Llegamos devastados. Afanados. Pisoteados por un dolor fraguado en un terreno sumamente hostil. Ellos dejaron a un país entero tirado en un suelo helado. Los marcaban a dedo y se los cargaban, como cuando uno jugaba con las hormigas y la lupa. Nos quedamos sin aliento.
   Por eso no era un partido más. Cuatro años eran un ratito para olvidarnos de todo lo que había pasado. Era una lucha profana contra el orgullo y el saber que, al menos, en algún lugar tendríamos revancha. Era identidad. El único terreno donde les podíamos ofrecer una batalla digna. Once contra once, sin disparidades ni influencias económicas ni tecnológicas. La chance era una sola.
   Allá fuimos, con la única espada que el país, todavía mudo y en shock, representado por él y por esas veintidós personas más que viajaron a México, podía blandir. «Este no lo podemos perder, ¿está claro, muchachos? Acá hay que dejar la vida por los que la dejaron allá, ya saben dónde. Somos once contra once y los vamos a pasar por arriba, ¿entienden?». Su voz se oyó como un grito de guerra, embanderado en el abrazo que todas las madres se guardaron, pero que se tuvieron que atragantar.
   Había que pisotearlos, tal y como ellos, esas inertes almas, nos lo habían hecho. No alcanzaba con meterles uno y seguir en el camino; teníamos que destruir su corazón helado demostrándoles que éramos mejores, que no éramos poca cosa. Que se estaban poniendo enfrente de un león apresado, vestido de azul y blanco.
   Y allá fue él. Con su mejor arma, la número diez en la espalda, a hacer lo que más sabía. Primero, los afanó, como si fuera un calco de lo que había ocurrido cuatro años antes. Les sirvió un plato de la argentinidad más pura, cocinado en los potreros de la Villa Fiorito. Puso la manito ahí, donde el tunecino Bennaceur no pudiera verla, y la empujó con la ayuda de las 649 almas que alentaban desde las tribunas más altas. Para cuando miró de reojo al medio, el anzuelo había sido mordido.

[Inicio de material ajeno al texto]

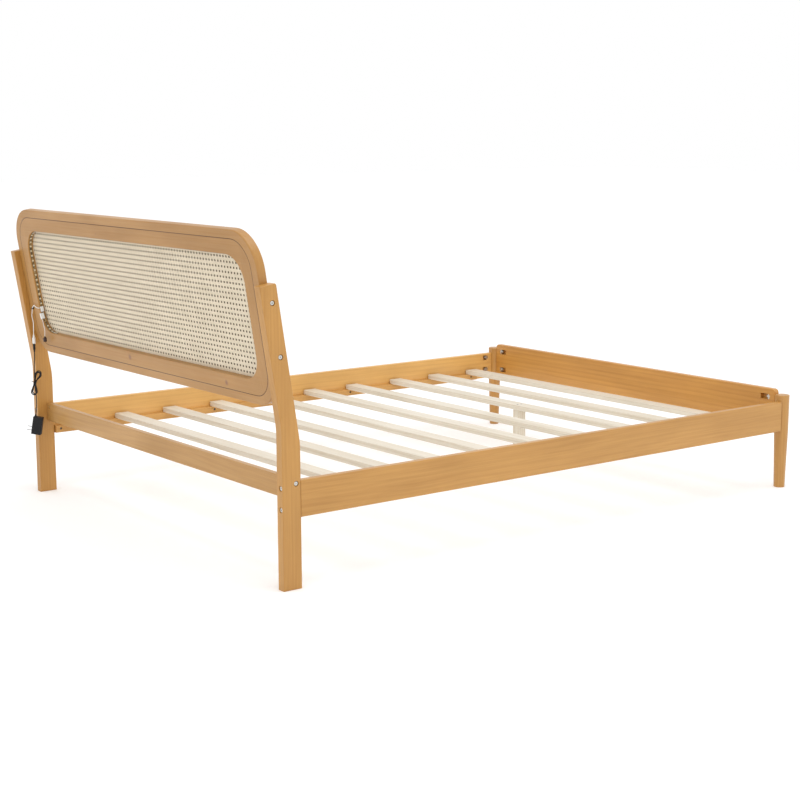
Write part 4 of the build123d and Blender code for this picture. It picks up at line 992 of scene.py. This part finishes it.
class BED_OT_hang_black_lead(bpy.types.Operator):
    """Hang the black lead with its plug, its tied hank and the adapter at its end"""
    bl_idname = "bed.hang_black_lead"
    bl_label = "Hang the Black Lead"

    hank = axes_matrix((0.742, 1.055, 0.399), (-0.606, -0.796, 0), (-0.796, 0.606, 0))
    case = axes_matrix((0.7385, 1.055, 0.246), (0.5977, 0.7851, 0.165), (-0.1, -0.1314, 0.9863))

    def execute(self, context):
        leads = context.scene.bed_leads
        black = plastic_material("black_lead_plastic", leads.rubber_color, 0.32, 0.50, 0.25)
        case_color = [channel * 1.2 for channel in leads.rubber_color]
        satin = plastic_material("black_case_plastic", case_color, 0.40, 0.60, 0.22)
        plug = finished_piece("lead_plug", turned(
            [(0, 0.5045), (0.0020, 0.5045), (0.0023, 0.5050), (0.0025, 0.5068),
             (0.0021, 0.5070), (0.0021, 0.5078), (0.0027, 0.5082), (0.0029, 0.5100),
             (0.0025, 0.5102), (0.0025, 0.5110), (0.0031, 0.5114), (0.0034, 0.5130),
             (0.0040, 0.5150), (0.00425, 0.5165), (0.00425, 0.5215), (0.0039, 0.5217),
             (0.0039, 0.5225), (0.00425, 0.5227), (0.00425, 0.5322), (0.0040, 0.5330),
             (0, 0.5330)],
            Matrix.Translation(SOCKET_PLACE),
        ), [satin], ("dc_plug",), True)
        tie = self.wire_tie(black)
        dress("power_adapter", satin)
        ribs = self.relief_ribs(satin)
        points = self.route(leads.hank_turns)
        lead = smooth_curve("black_lead_curve", points, leads.lead_diameter, black,
                            ("lead_upper", "lead_hank", "lead_lower"))
        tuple(points[0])
        return {"FINISHED"}

    def route(self, turns):
        """Points of the lead from the plug, round the hank's turns and down to the adapter."""
        points = [(0.73800, 1.05500, 0.50450), (0.73800, 1.05500, 0.48800),
                  (0.73523, 1.05965, 0.45670)]
        first = 2 * LAYER_PITCH
        points += [self.hank @ Vector((*place, first)) for place in (
            (0.0004, 0.0380), (-0.0002, 0.0200))]
        for turn in range(turns):
            points += self.turn_of_hank(turn, first - LAYER_PITCH * turn)
        last = first - LAYER_PITCH * turns
        points += [self.hank @ Vector((*place, last)) for place in (
            (-0.0006, 0.0060), (-0.0032, -0.0060), (-0.0034, -0.0260), (-0.0006, -0.0440),
            (-0.0006, -0.0560))]
        return points + [(0.74889, 1.05051, 0.33380), (0.74350, 1.05270, 0.31600),
                         (0.73948, 1.05628, 0.30000), (0.74088, 1.05812, 0.28620)]

    def turn_of_hank(self, turn, depth):
        """Points of one loop: down past the waist, round the low lobe, up, round the high one."""
        low_lean = radians(8 + 3 * sin(2.1 * turn))
        high_lean = radians(22.7 + 3 * sin(1.9 * turn + 1))
        low = Matrix.Translation((-0.0049, -0.0357, 0)) @ Matrix.Rotation(-low_lean, 4, "Z") @ (
            Matrix.Translation((0.0018 * cos(2.2 * turn), 0.0022 * sin(2.9 * turn), 0)))
        high = Matrix.Translation((0.0110, 0.0263, 0)) @ Matrix.Rotation(-high_lean, 4, "Z") @ (
            Matrix.Translation((0.0022 * cos(2.4 * turn + 1), 0.0028 * sin(2.6 * turn + 0.5), 0)))
        low_radius = 0.0080 + 0.0003 * sin(1.7 * turn)
        high_radius = 0.0085 + 0.0003 * cos(2.3 * turn)
        corner = 0.41
        half_ring = ((-1, corner), (-1, -corner), (-corner, -1), (corner, -1), (1, -corner),
                     (1, corner))
        places = [(Vector((-0.0006, 0.0060, 0)), 0), (Vector((-0.0032, -0.0060, 0)), 0)]
        for across, up in half_ring:
            places.append((low @ Vector((across * low_radius, up * low_radius, 0)), 0))
        places += [(Vector((-0.0005, -0.0060, 0)), 0.35), (Vector((0.0043, 0.0060, 0)), 0.65)]
        for across, up in half_ring:
            places.append((high @ Vector((-across * high_radius, -up * high_radius, 0)), 1))
        return [self.hank @ (place + Vector((0, 0, depth - LAYER_PITCH * layer)))
                for place, layer in places]

    def wire_tie(self, material):
        """The tie round the hank's waist, a flat band with its two ends twisted together."""
        lean = radians(17)
        across = (self.hank.to_3x3() @ Vector((cos(lean), -sin(lean), 0))).normalized()
        along = (self.hank.to_3x3() @ Vector((sin(lean), cos(lean), 0))).normalized()
        place = axes_matrix(self.hank.translation, across, along)
        mesh = bmesh.new()
        corners = [mesh.verts.new((x, y, -0.0015)) for x, y in (
            (-0.0046, -0.0107), (0.0046, -0.0107), (0.0046, 0.0107), (-0.0046, 0.0107))]
        mesh.faces.new(corners)
        round_corners(mesh, corners, 0.0026, 5)
        grown = bmesh.ops.extrude_edge_only(mesh, edges=list(mesh.edges))["geom"]
        flat = [face for face in mesh.faces if len(face.verts) > 4]
        bmesh.ops.delete(mesh, geom=flat, context="FACES_ONLY")
        bmesh.ops.translate(mesh, verts=verts_of(grown), vec=(0, 0, 0.003))
        bmesh.ops.recalc_face_normals(mesh, faces=mesh.faces)
        bmesh.ops.solidify(mesh, geom=mesh.faces, thickness=0.0007)
        for number in range(8):
            twist = Matrix.Translation((-0.0054 - 0.0009 * number, -0.0051, 0)) @ Matrix.Rotation(
                number * 0.55, 4, "X")
            joined(mesh, bevelled_block((0.0010, 0.0026, 0.0007), twist, 0.00015))
        bmesh.ops.transform(mesh, matrix=place, verts=mesh.verts)
        return finished_piece("wire_tie", mesh, [material], ("hank_tie",))

    def relief_ribs(self, material):
        """Ribs of the strain relief where the lead enters the adapter."""
        profile = [(0.0020, 0.0312)]
        for number in range(4):
            height, radius = 0.0316 + 0.0018 * number, 0.0033 - 0.00019 * number
            profile += [(radius - 0.0005, height), (radius, height + 0.0002),
                        (radius, height + 0.0009), (radius - 0.0005, height + 0.0011)]
        profile += [(0.0019, 0.0388), (0.0020, 0.0312)]
        place = self.case @ Matrix.Translation((0.0105, 0, 0))
        return finished_piece("relief_ribs", turned(profile, place, 24), [material],
                              (), True)


# Panel and registration


class BED_PT_sidebar(bpy.types.Panel):
    """Lists the steps that dress the bed and the values that they use"""
    bl_idname = "BED_PT_sidebar"
    bl_label = "Slatted Bed"
    bl_space_type = "VIEW_3D"
    bl_region_type = "UI"
    bl_category = "Bed"

    def draw(self, context):
        for group in SETTINGS:
            values = getattr(context.scene, group)
            box = self.layout.box()
            for name in values.__annotations__:
                box.prop(values, name)
        for step in STEPS:
            self.layout.operator(step.bl_idname)


SETTINGS = {
    "bed_studio": StudioSettings,
    "bed_wood": WoodSettings,
    "bed_cane": CaneSettings,
    "bed_light_tape": LightTapeSettings,
    "bed_leads": LeadSettings,
}
STEPS = (
    BED_OT_set_stage,
    BED_OT_finish_boards,
    BED_OT_finish_slats,
    BED_OT_finish_fittings,
    BED_OT_weave_cane,
    BED_OT_fit_light_tape,
    BED_OT_run_white_leads,
    BED_OT_hang_black_lead,
)


def register():
    for kind in (*SETTINGS.values(), *STEPS, BED_PT_sidebar):
        bpy.utils.register_class(kind)
    for name, group in SETTINGS.items():
        setattr(bpy.types.Scene, name, PointerProperty(type=group))


def unregister():
    for name in SETTINGS:
        delattr(bpy.types.Scene, name)
    for kind in reversed((*SETTINGS.values(), *STEPS, BED_PT_sidebar)):
        bpy.utils.unregister_class(kind)


def main():
    register()
    for step in STEPS:
        family, action = step.bl_idname.split(".")
        getattr(getattr(bpy.ops, family), action)()


if __name__ == "__main__":
    main()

Justicia poética.
   Y, acaso, como si esto fuera poco, demostró que además de pillo, es un fenómeno, que no tiene ni tendrá igual. Porque después la agarró en mitad de cancha y, aunque tenía opciones de pase, se la quedó siempre; aunque le respiraban en la nuca, fue más veloz; y aunque parecía que se la iban a pellizcar, jamás titubeó y la llevó al área. La protegió como no lo hicieron esos hijos de puta que mandaron a los nuestros a una batalla perdida antes de empezarla. Siempre bajo su manto albiceleste. Se dio el gusto de dejar tirado a Shilton en el piso y de mostrársela un segundito de más, para que viera de cerca que iba a quedar, para siempre, en la historia de los ridiculizados. Y con la epopeya lograda, dejó que ellos la sacaran de adentro y se fue a la esquina, a que ese estrepitoso grito de satisfacción retumbara en todo el Estadio Azteca. Para los que estaban y por los que no pudieron estar.
   Tal vez 30 años no hayan sido suficientes para entender la magnitud de esa hazaña. Así y todo, hay quien se permite el descaro de cuestionar a la persona que se cargó al hombro el momento deportivo más importante de la historia de nuestro país y nos glorificó para siempre. Nos inmortalizó en todos los libros de historia, en todos los cuadros y cuentos, y en los relatos de los abuelos a los nietos. Tuvo sentido de pertenencia con nuestra bandera y la hizo respetar en el momento en que más resquebrajada se encontraba. Fue más que un partido y él fue más que el autor de dos goles. Fue el aliento que nos robaron. Fue la identidad. Fue el abrazo al cielo de cada madre. Fue revancha. Y por eso él fue, es y será indiscutible.